SESAC Accused of Monopolizing Radio Music

A Nashville-based music-licensing company monopolizes the rights to tens of thousands of songs, forcing radio stations to pay "supracompetitive prices" for a blanket license, a station collective claims in Federal Court.

The Radio Music License Committee, which represents some 10,000 U.S. radio stations, claims SESAC Inc. portrays itself as a performance-rights organization in the vein of Broadcast Music Inc. (BMI) and the American Society of Composers, Authors and Publishers, or ASCAP, which protect their members against copyright infringement.

But in reality, the committee says, SESAC "is a cartel that has illegally monopolized an essential repertory of copyrighted music, that has quashed all competition with and among its 23,000 copyright-holding affiliates, and that uses its monopoly to coerce the U.S. radio industry and other consumers into paying SESAC supracompetitive prices."

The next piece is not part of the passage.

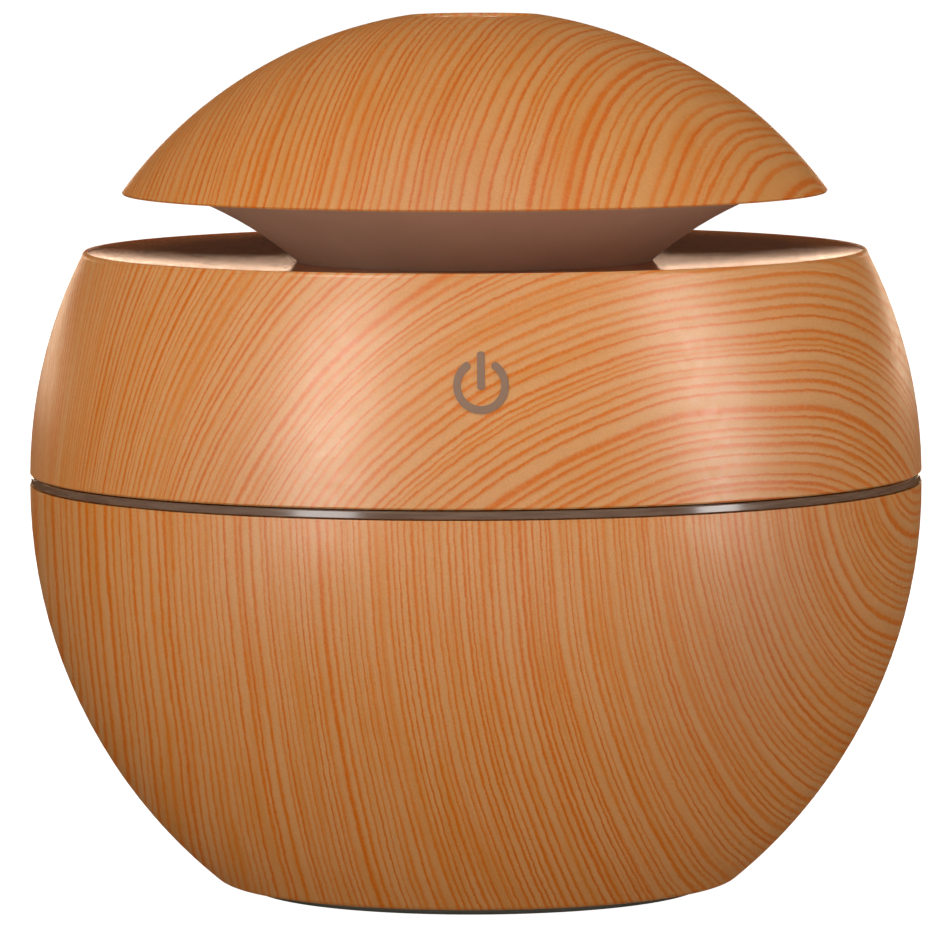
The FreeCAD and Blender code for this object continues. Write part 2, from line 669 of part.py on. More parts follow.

SESAC's repertory includes music in a wide range of genres, including top 40, pop, hip-hop, rock, country, Spanish, blues, jazz, big band, folk, contemporary Christian, gospel and others, the lawsuit says.
The Radio Music License Committee's lawsuit comes on the heels of an antitrust class action filed against SESAC by local television stations in late 2009. That lawsuit is still pending.

The committee seeks an order declaring SESAC in violation of the Sherman Antitrust Act and barring it from charging "supracompetitive prices," the same condition placed on ASCAP and BMI.